Recognizing that data governance concerns are holding back deployments of Hadoop in production environments, Hortonworks announced this week that it is partnering with Aetna, Merck, Target and SAS to launch the Data Governance Initiative (DGI).
Andrew Ahn, director of product management for governance at Hortonworks, says DGI will create a customizable metadata framework on top of Hadoop that IT organizations will be able to invoke using a rules-based policy engine.
In addition, DGI will create an audit store that will make it simpler to discover how data was employed in a particular context, while also working to integrate the metadata framework with existing Apache Falcon data life cycle management and Apache Ranger data security projects.
Ahn says DGI will also lay the groundwork for additional long-term initiatives, because once the metadata framework is established, it will become more feasible to, for example, expose particular data sets via an application programming interface (API) that can be invoked by analytics applications.

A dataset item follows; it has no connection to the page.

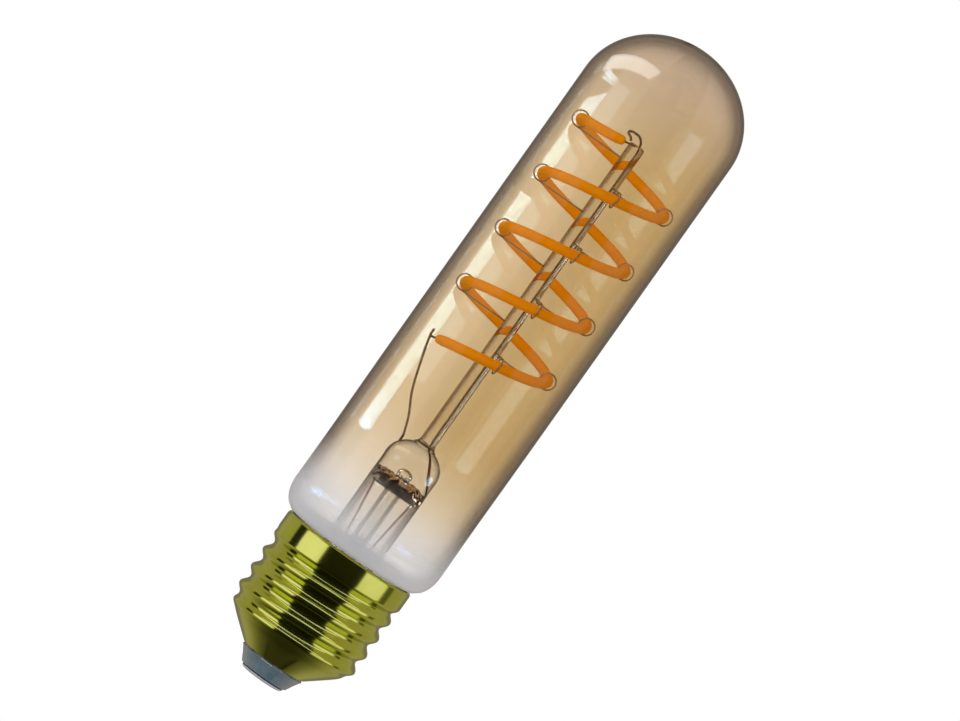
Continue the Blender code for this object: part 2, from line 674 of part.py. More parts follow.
def seal_points(side, exit_point):
    """Route of the short seal wire through the press."""
    low = Vector((side * LEAD_SPREAD, 0, PRESS_BOTTOM - 0.7 * MM))
    inside = Vector((side * LEAD_SPREAD, 0, PRESS_BOTTOM + 1.2 * MM))
    before_exit = inside.lerp(exit_point, 0.6)
    return [low, inside, before_exit, exit_point]


def make_leads(surfaces):
    lower = lower_lead_points()
    upper = upper_lead_points()
    seals = {
        "lead_seal_left": seal_points(-1, lower[0]),
        "lead_seal_right": seal_points(1, upper[0]),
    }
    for name, points in seals.items():
        route = smooth_route(points)
        wire(name, route[:-1], LEAD_RADIUS, surfaces["seal_wire"])
    wire("lead_wire_lower", smooth_route(lower), LEAD_RADIUS, surfaces["nickel_wire"])
    wire("lead_wire_upper", smooth_route(upper), LEAD_RADIUS, surfaces["nickel_wire"])
    wire("feed_wire_left", smooth_route(feed_points(-1), 3), LEAD_RADIUS, surfaces["copper_wire"])
    wire("feed_wire_right", smooth_route(feed_points(1), 3), LEAD_RADIUS, surfaces["copper_wire"])
    past_exit = 1.5 * MM
    channels = {}
    for name, points in seals.items():
        route = smooth_route(points)
        leaving = (route[-1] - route[-2]).normalized()
        entering = (route[0] - route[1]).normalized()
        ends = [route[0] + entering * past_exit, route[-1] + leaving * past_exit]
        channels[name] = [ends[0], *route[1:-1], ends[1]]
    return channels


# ---- Driver inside the cap

def make_sleeve(surfaces):
    """Plastic tube that keeps the driver off the shell, with a ledge under the board."""
    inside = SLEEVE_RADIUS - SLEEVE_WALL
    ledge = inside - SLEEVE_LEDGE
    shelf = BOARD_BOTTOM - SEAT_GAP
    under = shelf - SLEEVE_LEDGE_HEIGHT
    outline = [(SLEEVE_RADIUS, SLEEVE_BOTTOM), (SLEEVE_RADIUS, SLEEVE_TOP), (inside, SLEEVE_TOP)]
    outline += [(inside, shelf), (ledge, shelf)]
    if under - SLEEVE_LEDGE > SLEEVE_BOTTOM + SEAT_GAP:
        outline += [(ledge, under), (inside, under - SLEEVE_LEDGE), (inside, SLEEVE_BOTTOM)]
    else:
        outline += [(ledge, SLEEVE_BOTTOM)]
    turned("driver_sleeve", outline, surfaces["white_plastic"])


def make_board(surfaces):
    outline = [(0, BOARD_BOTTOM), (BOARD_RADIUS, BOARD_BOTTOM)]
    outline += [(BOARD_RADIUS, BOARD_TOP), (0, BOARD_TOP)]
    turned("driver_board", outline, surfaces["circuit_board"])


def can_outline(radius, height, groove):
    """Half outline of an aluminium can, with its rolled groove near the base."""
    edge = 0.4 * MM
    return [
        (0, 0),
        (radius - edge, 0),
        (radius, edge),
        (radius, groove - 0.5 * MM),
        (radius - 0.3 * MM, groove),
        (radius, groove + 0.5 * MM),
        (radius, height - edge),
        (radius - edge, height),
        (0, height),
    ]


def make_top_parts(surfaces):
    radius = BULK_CAPACITOR_DIAMETER / 2
    outline = can_outline(radius, BULK_CAPACITOR_LENGTH, 1.4 * MM)
    bulk = turned("bulk_capacitor", outline, surfaces["capacitor_sleeve"], SMALL_SEGMENTS)
    bulk.rotation_euler = (0, math.radians(90), 0)
    bulk_y = -(BOARD_RADIUS - radius - 1.4 * MM)
    bulk.location = (-BULK_CAPACITOR_LENGTH / 2, bulk_y, PART_FLOOR + radius)
    beside_feed = FEED_WIRE_X + LEAD_RADIUS + FEED_WIRE_ROOM

    radius = OUTPUT_CAPACITOR_DIAMETER / 2
    outline = can_outline(radius, OUTPUT_CAPACITOR_HEIGHT, 1.3 * MM)
    output = turned("output_capacitor", outline, surfaces["capacitor_sleeve"], SMALL_SEGMENTS)
    output.location = (beside_feed + radius, 1.2 * MM, PART_FLOOR)

    radius = CHOKE_DIAMETER / 2
    flange = 0.8 * MM
    waist = radius * 0.5
    core = [(0, 0), (radius, 0), (radius, flange), (waist, flange)]
    core += [(waist, CHOKE_HEIGHT - flange), (radius, CHOKE_HEIGHT - flange)]
    core += [(radius, CHOKE_HEIGHT), (0, CHOKE_HEIGHT)]
    winding = [
        (waist + WIRE_GAP, flange + WIRE_GAP),
        (radius - 0.3 * MM, flange + WIRE_GAP),
        (radius - 0.3 * MM, CHOKE_HEIGHT - flange - WIRE_GAP),
        (waist + WIRE_GAP, CHOKE_HEIGHT - flange - WIRE_GAP),
    ]
    place = (-(beside_feed + radius), 1.8 * MM, PART_FLOOR)
    turned("choke_core", core, surfaces["ferrite"], SMALL_SEGMENTS).location = place
    turned("choke_winding", winding, surfaces["wound_copper"], SMALL_SEGMENTS).location = place


def make_radio(surfaces):
    """Upright radio board along the back edge, its screening can facing the middle."""
    half_width = RADIO_BOARD_WIDTH / 2
    back = math.sqrt(BOARD_RADIUS**2 - half_width**2) - 1.1 * MM
    middle_z = PART_FLOOR + RADIO_BOARD_HEIGHT / 2
    size = (RADIO_BOARD_WIDTH, RADIO_BOARD_THICKNESS, RADIO_BOARD_HEIGHT)
    y = back - RADIO_BOARD_THICKNESS / 2
    block("radio_board", size, (0, y, middle_z), surfaces["circuit_board"], 0.1 * MM)
    can = (6.4 * MM, 1.3 * MM, 4.8 * MM)
    can_y = y - RADIO_BOARD_THICKNESS / 2 - SEAT_GAP - can[1] / 2
    block("radio_shield", can, (-0.9 * MM, can_y, middle_z), surfaces["shield_steel"], 0.25 * MM)
    start_y = y - RADIO_BOARD_THICKNESS / 2 - SEAT_GAP - LEAD_RADIUS
    behind_tube = EXHAUST_DIAMETER / 2 + 1.3 * MM
    leaning = behind_tube + (start_y - behind_tube) * 0.35
    route = [
        (3.9 * MM, start_y, middle_z),
        (3.8 * MM, start_y - 0.1 * MM, PART_FLOOR + RADIO_BOARD_HEIGHT),
        (2.4 * MM, leaning, NECK_BOTTOM + 2 * MM),
        (0.6 * MM, behind_tube, NECK_BOTTOM + 4.4 * MM),
        (0, behind_tube, NECK_BOTTOM + 8.4 * MM),
    ]
    wire("radio_antenna", smooth_route(route), LEAD_RADIUS, surfaces["copper_wire"])


def held_inside(x, y, size, reach):
    """Centre of a block placed as asked, or moved in until its outer corner is within reach."""
    corner = Vector((abs(x) + size[0] / 2, abs(y) + size[1] / 2))
    inward = corner.normalized() * max(0, corner.length - reach)
    return x - math.copysign(inward.x, x), y - math.copysign(inward.y, y)


def make_bottom_parts(surfaces):
    top = BOARD_BOTTOM - SEAT_GAP
    reach = SLEEVE_RADIUS - SLEEVE_WALL - SLEEVE_LEDGE - SEAT_GAP
    depth = top - INSULATOR_TOP - SEAT_GAP
    height = 1.6 * MM
    rectifier = (4.7 * MM, 3.9 * MM, height)
    rectifier_x, rectifier_y = held_inside(-4.4 * MM, -3.6 * MM, rectifier, reach)
    place = (rectifier_x, rectifier_y, top - height / 2)
    block("bridge_rectifier", rectifier, place, surfaces["black_plastic"])
    chip = (4.9 * MM, 3.9 * MM, height)
    chip_x, chip_y = held_inside(4.0 * MM, -3.6 * MM, chip, reach)
    block("driver_chip", chip, (chip_x, chip_y, top - height / 2), surfaces["black_plastic"])

    radius = min(1.2 * MM, depth / 2)
    length = 6.0 * MM
    neck = 0.35 * MM
    outline = [(0, 0), (radius - neck, 0), (radius, neck), (radius, 1.3 * MM)]
    outline += [(radius - 0.2 * MM, 1.6 * MM), (radius - 0.2 * MM, length - 1.6 * MM)]
    outline += [(radius, length - 1.3 * MM), (radius, length - neck), (radius - neck, length), (0, length)]
    fuse = turned("fuse_resistor", outline, surfaces["resistor_body"], 12)
    fuse.rotation_euler = (0, math.radians(90), 0)
    fuse_y = min(6.0 * MM, math.sqrt(reach**2 - length**2 / 4) - radius)
    fuse.location = (-length / 2, fuse_y, top - radius)

    radius = 2.2 * MM
    thick = min(2.0 * MM, depth)
    outline = [(0, 0), (radius - 0.5 * MM, 0), (radius, 0.5 * MM), (radius, thick - 0.5 * MM)]
    outline += [(radius - 0.5 * MM, thick), (0, thick)]
    varistor = turned("surge_varistor", outline, surfaces["blue_varistor"], SMALL_SEGMENTS)
    varistor_y = max(1.6 * MM, rectifier_y + rectifier[1] / 2 + SEAT_GAP + radius)
    varistor_x = min(5.9 * MM, math.sqrt((reach - radius) ** 2 - varistor_y**2))
    varistor.location = (-varistor_x, varistor_y, top - thick)


def make_hookup_wires(surfaces):
    radius = HOOKUP_DIAMETER / 2
    live = [
        (0, 0, 1.9 * MM),
        (0, 0, INSULATOR_TOP),
        (0.5 * MM, 0.3 * MM, SLEEVE_BOTTOM),
        (1.6 * MM, 1.2 * MM, BOARD_BOTTOM - SEAT_GAP),
    ]
    wire("live_wire", smooth_route(live), radius, surfaces["red_insulation"])
    radius = 0.2 * MM
    between = (SLEEVE_RADIUS + THREAD_ROOT_RADIUS - CAP_SHEET) / 2
    inside = SLEEVE_RADIUS - SLEEVE_WALL - SEAT_GAP - radius
    over = SLEEVE_TOP + SEAT_GAP + radius
    neutral = [
        (inside - 0.5 * MM, PART_FLOOR),
        (inside, PART_FLOOR + 2.5 * MM),
        (inside, SLEEVE_TOP - 0.6 * MM),
        (inside + 0.35 * (between - inside), over),
        (inside + 0.75 * (between - inside), over),
        (between, SLEEVE_TOP - 0.6 * MM),
        (between, SLEEVE_TOP - 4.6 * MM),
    ]
    away = math.radians(-28)
    route = [(r * math.cos(away), r * math.sin(away), z) for r, z in neutral]
    wire("neutral_wire", smooth_route(route, 3), radius, surfaces["copper_wire"])


# ---- The lamp

def clear_scene():
    for old in list(bpy.data.objects):
        bpy.data.objects.remove(old)


def make_lamp():
    surfaces = make_materials()
    make_envelope(surfaces)
    make_shell(surfaces)
    make_insulator(surfaces)
    make_contact(surfaces)
    make_cement(surfaces)

    supports = support_places()
    channels = make_leads(surfaces)
    make_flare(surfaces)
    make_press(surfaces, channels)
    make_exhaust_tube(surfaces)
    make_rod(surfaces, supports)
    make_filament(surfaces)
    make_terminals(surfaces)
    make_supports(surfaces, supports)

    make_sleeve(surfaces)
    make_board(surfaces)
    make_top_parts(surfaces)
    make_radio(surfaces)
    make_bottom_parts(surfaces)
    make_hookup_wires(surfaces)


clear_scene()
make_lamp()
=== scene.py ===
import math

import bmesh
import bpy
from mathutils import Matrix, Vector


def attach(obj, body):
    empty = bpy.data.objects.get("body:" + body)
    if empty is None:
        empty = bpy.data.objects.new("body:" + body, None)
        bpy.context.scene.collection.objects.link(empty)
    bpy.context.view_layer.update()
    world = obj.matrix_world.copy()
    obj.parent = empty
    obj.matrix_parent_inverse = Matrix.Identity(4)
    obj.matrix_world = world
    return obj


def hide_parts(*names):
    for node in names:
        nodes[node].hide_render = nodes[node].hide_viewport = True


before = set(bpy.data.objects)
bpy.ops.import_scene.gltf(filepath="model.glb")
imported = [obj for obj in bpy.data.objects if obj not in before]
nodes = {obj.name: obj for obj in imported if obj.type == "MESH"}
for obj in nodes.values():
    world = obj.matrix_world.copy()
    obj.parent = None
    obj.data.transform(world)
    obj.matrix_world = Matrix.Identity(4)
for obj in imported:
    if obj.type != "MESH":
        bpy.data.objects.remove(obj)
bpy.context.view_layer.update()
mm = 0.001
print("frame loaded:", len(nodes), "nodes")


# mesh helpers

def blend01(low, high, value):
    t = min(1.0, max(0.0, (value - low) / (high - low)))
    return t * t * (3 - 2 * t)


def addRings(bm, rings, loop=False):
    # skins neighbouring rings; a ring of one point closes to a tip
    pairs = list(zip(rings, rings[1:]))
    if loop:
        pairs.append((rings[-1], rings[0]))
    for low, high in pairs:
        count = max(len(low), len(high))
        for i in range(count):
            j = (i + 1) % count
            corners = [low[i % len(low)], low[j % len(low)], high[j % len(high)], high[i % len(high)]]
            corners = list(dict.fromkeys(corners))
            if len(corners) > 2:
                bm.faces.new(corners)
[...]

The most critical aspect of the DGI, says Ahn, is that each instance of the metadata framework can be customized to meet the specific needs of each customer. Rather than imposing a data governance framework from the top down, the DGI effort is intended to allow customers to create individual taxonomies to tag data in a way that can be consistently managed via a rules-based engine, says Ahn.
Ahn concedes that none of these ideas are new from a traditional data warehousing perspective; they just haven’t been applied yet to Hadoop. But what will be more interesting to watch is how broadly they are applied across the enterprise as Hadoop continues to emerge as a “data lake” that all applications wind up drinking from.